Foster sings in Spanish in some concerts. One of the bonus tracks on his last album is a song he wrote with three Latino soldiers through the charity program Songwriting with Soldiers.

In the late ’80s, he and Bill Lloyd of Local 257 delivered a number of commercial hits as the duo Foster & Lloyd. “We were on the cusp of a new generation who knew and understood the roots of country music and we were willing to stretch the envelope,” he says. “All of a sudden, Rodney Crowell had a country record with five number one singles. Our friend, Steve Earle, got signed to MCA and put out Guitar Town, and Guy Clark introduced us to this young guy, Lyle Lovett. We got signed the same year.”

Foster says joining the union helped him focus on the business side of his career, saying Local 257 President Dave Pomeroy has been extremely supportive. In addition to becoming part of the community of players—whom he regularly calls on for backup—he remembers getting help figuring out how to put a budget together, applying low budget scale for independent records, and maintaining the rights to his own masters.

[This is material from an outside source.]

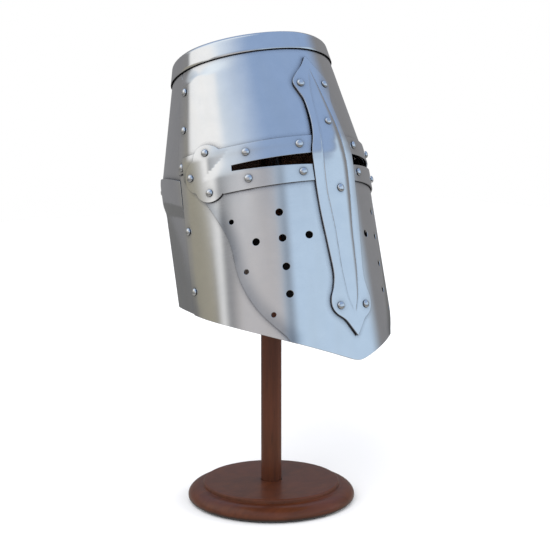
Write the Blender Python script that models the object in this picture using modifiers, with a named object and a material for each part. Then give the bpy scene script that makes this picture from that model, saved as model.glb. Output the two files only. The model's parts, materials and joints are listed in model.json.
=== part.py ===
"""Flat-topped steel great helm leaning back on a turned wooden display stand.

World frame: metres, +Z up, the floor at z = 0 and the post on the Z axis. The helm looks toward -Y and
its wearer's right hand is at -X. Helm frame: its origin is on the middle line at the height of the chin
tip, and its axis runs up to the crown. The steel plates are cut as flat patterns in (girth, height),
sliced, and bent round the skull. Girth is the distance along the level section: it starts at the face's
middle line and grows toward the wearer's left, or starts at the back's middle line and grows toward the
right. Each plate lies on a layer: a lapping plate rises one layer where it covers its neighbour.
"""

import math

import bmesh
import bpy
import numpy as np
from mathutils import Matrix, Vector

# How the helm leans on its stand.
LEAN_BACK = math.radians(17.0)
LEAN_SIDE = math.radians(2.65)
HELM_ORIGIN = Vector((-0.0153, -0.0628, 0.1511))

# The skull: half width, reach to the front and reach to the rear at three levels.
HELM_HEIGHT = 0.338
EYE_LEVEL = 0.218
CHIN_SECTION = (0.109, 0.104, 0.106)
EYE_SECTION = (0.100, 0.109, 0.131)
CROWN_SECTION = (0.080, 0.0795, 0.085)
FRONT_POWER = 1.09
REAR_POWER = 0.97

# Sheet steel. A layer is one sheet and the gap under the next one.
SHEET = 0.0015
GAP = 0.0003
LAYER = SHEET + 0.0006
SLICE_GIRTH = 0.016
LAP_SLICES = (0.1365, 0.1505)
PLATE_SLICES = (0.218, 0.255, 0.302, 0.316)
SLIT_SLICES = (0.198, 0.211, 0.218, 0.255)
REAR_SLICES = (0.160, 0.172, 0.186, 0.204, 0.218, 0.230)
LINER_SLICE = 0.020

# Lower rim: it climbs from the chin tip, then levels out toward the nape.
RIM_SLOPE = 0.41
RIM_NOSE = 0.006
RIM_BEND = 0.165
RIM_LEVEL = 0.280

# Plate edges.
PLATE_TOP = HELM_HEIGHT - 0.006
SEAM_GIRTH = 0.1725
SEAM_SLOPE = 0.35
SEAM_LAP = 0.018
LAP_START = 0.080
LAP_RUN = 0.056
REAR_LAP_START = 0.040
REAR_LAP_RUN = 0.015
LAP_TOP = 0.300
JOINT_HEIGHT = 0.209
REAR_STRIP = 0.136
SIDE_PLATE_END = 0.170
SIDE_PLATE_LAP = 0.005
REAR_NOTCH_GIRTH = 0.158
REAR_NOTCH_HEIGHT = 0.158
FACE_EDGE = ((0.1605, 0.200), (0.146, 0.188), (0.128, 0.162), (0.113, 0.129), (0.1075, 0.092),
             (0.093, 0.059), (0.066, 0.0265))
TAB_TOP = 0.224
TAB_INNER = 0.1365
TAB_STEP_START = 0.102
TAB_STEP = 0.032
SLIT_STEP_TOP = 0.2205
SLIT_STEP = 0.028
BAR_STEP_TOP = 0.262
BAR_STEP = 0.068
BOW_START = 0.016
BOW_END = 0.020
BOW_FADE = 0.035
BOW_LAYERS = 0.45

# Crown plate with its turned-down flange.
FLANGE_DEPTH = 0.020
CROWN_CORNER = 0.004
CROWN_DOME = 0.002
CROWN_CLEARANCE = 0.0009
CROWN_SEGMENTS = 40

# Eye slit and the two bands that frame it.
SLIT_INNER = 0.0245
SLIT_OUTER = 0.101
SLIT_TOP = (0.204, 0.2027)
SLIT_BOTTOM = (0.1927, 0.197)
SLIT_SETBACK = 0.0015
BAND_TOP = 0.2215
BAND_BOTTOM = 0.1765
TREFOIL_CENTRE = (0.126, 0.200)
LOBE_REACH = 0.0118
LOBE_RADIUS = 0.017

# Vertical bar on the face: (half width, height) down its side, and the raised field on it.
BAR_THICKNESS = 0.0022
BAR_SIDE = ((0.000, 0.308), (0.0075, 0.2975), (0.0145, 0.290), (0.0205, 0.2825), (0.0215, 0.277),
            (0.0185, 0.268), (0.0158, 0.259), (0.0158, 0.243), (0.0178, 0.226), (0.0225, 0.207),
            (0.0232, 0.190), (0.0222, 0.150), (0.0190, 0.112), (0.0170, 0.086), (0.0190, 0.072),
            (0.0225, 0.062), (0.0228, 0.053), (0.0190, 0.046), (0.0110, 0.0395), (0.0050, 0.031),
            (0.000, 0.0235))
BAR_FIELD = ((0.000, 0.296), (0.0060, 0.268), (0.0095, 0.237), (0.0138, 0.190), (0.0138, 0.165),
             (0.0104, 0.130), (0.0090, 0.087), (0.0061, 0.061), (0.000, 0.044))
BAR_FIELD_WIDTH = 0.0138
BAR_RIDGE = 0.0022

# Breaths: a cross of large holes and three small ones on each cheek.
BREATH_LINE = 0.0610
BREATH_ROWS = (0.1496, 0.1245, 0.0968, 0.0702)
BREATH_ARM = 0.0255
BREATH_RADIUS = 0.0036
SMALL_BREATHS = ((0.1085, 0.148), (0.0995, 0.0974), (0.0785, 0.0525))
SMALL_BREATH_RADIUS = 0.0025

# Rivets.
HEAD_RADIUS = 0.0037
HEAD_HEIGHT = 0.0025
SHANK_RADIUS = 0.0014
TAIL_RADIUS = 0.0025
TAIL_HEIGHT = 0.0011
RIVET_HOLE = 0.0022
LEATHER_HOLE = 0.0026
ANCHOR_HOLE = 0.0038
RIVET_GAP = 0.00032
BAND_RIVETS = ((0.0336, 0.2137), (0.0855, 0.2132), (0.0336, 0.1860), (0.0855, 0.1866),
               (0.1267, 0.2205), (0.1475, 0.2003), (0.1267, 0.1805))
BAR_RIVETS = ((-0.0143, 0.2776), (0.0143, 0.2776), (0.0, 0.2338), (0.0, 0.1675), (-0.0145, 0.0535),
              (0.0145, 0.0535))
SEAM_RIVETS = ((0.1370, 0.2937), (0.1505, 0.2537), (0.1650, 0.2160), (0.1645, 0.1504),
               (0.1645, 0.0896))
REAR_RIVETS = (0.270, 0.312)
REAR_RIVET_EDGE = 0.0105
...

Last year, Foster expanded to theater, as lead in the musical, Troubadour, by the Grammy Award-winning Kristian Bush of Local 257. In the meantime, he continues to write and is considering adapting a story from his book.

Reflecting on his new career as an author, Foster says it’s not unlike his previous roles as guitar player, producer, singer, and songwriter. “I’m adding as many ways as I can to tell stories,” he says.